Cracking down on crypto exchanges

To effectively stem the flow of funds, global collaboration between governments and the private sector is imperative. However, such an approach presents challenges in corrupt nations, where regulators themselves may benefit from laundering terrorist funds. Despite existing prohibitions and sanctions, loopholes persist, granting terrorists access to financial and arms markets. In response, the United Nations, alongside blockchain analytics experts from the private sector, is developing technologies to aid authorities in identifying and halting cryptocurrency transactions associated with terrorism. Contrary to popular belief, cryptocurrency transactions are not anonymous — every transaction is logged on the blockchain, enabling traceability of funds down to the last cent in any wallet. Establishing ownership of these wallets is paramount, underscoring the need for increased regulation of private cryptocurrency firms.

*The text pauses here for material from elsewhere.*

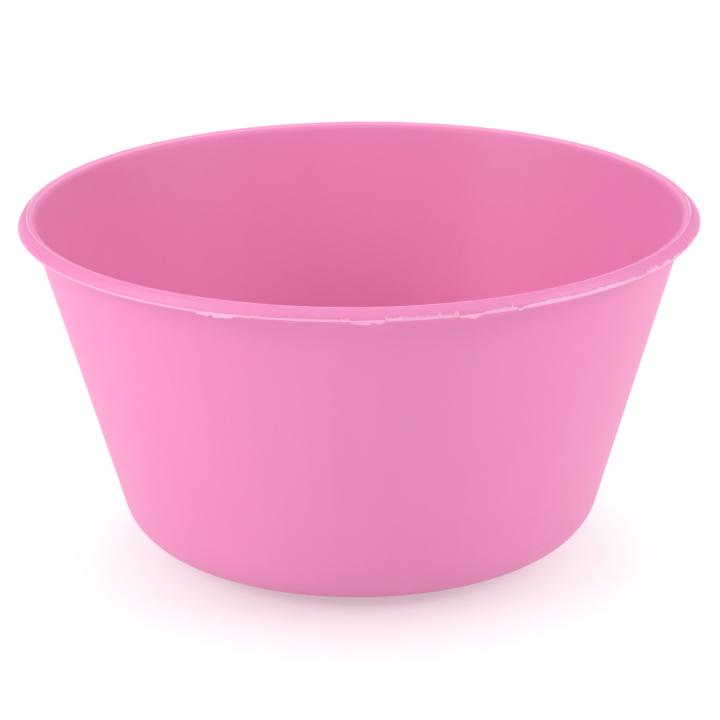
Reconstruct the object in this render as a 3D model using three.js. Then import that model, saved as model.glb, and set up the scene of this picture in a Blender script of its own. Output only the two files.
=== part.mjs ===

Recent efforts have yielded notable successes in confiscating terrorist-linked cryptocurrency. For instance, Israel announced the seizure of over $17 million in cryptocurrency tied to Hezbollah and the Iranian Quds Force. Additionally, Tether, a cryptocurrency firm, reported blocking nearly one million dollars kept in terrorist-associated wallets. While these amounts pale in comparison to the terrorist groups’ overall earnings, governments are at least gradually enhancing their capacity to monitor transactions within the crypto market.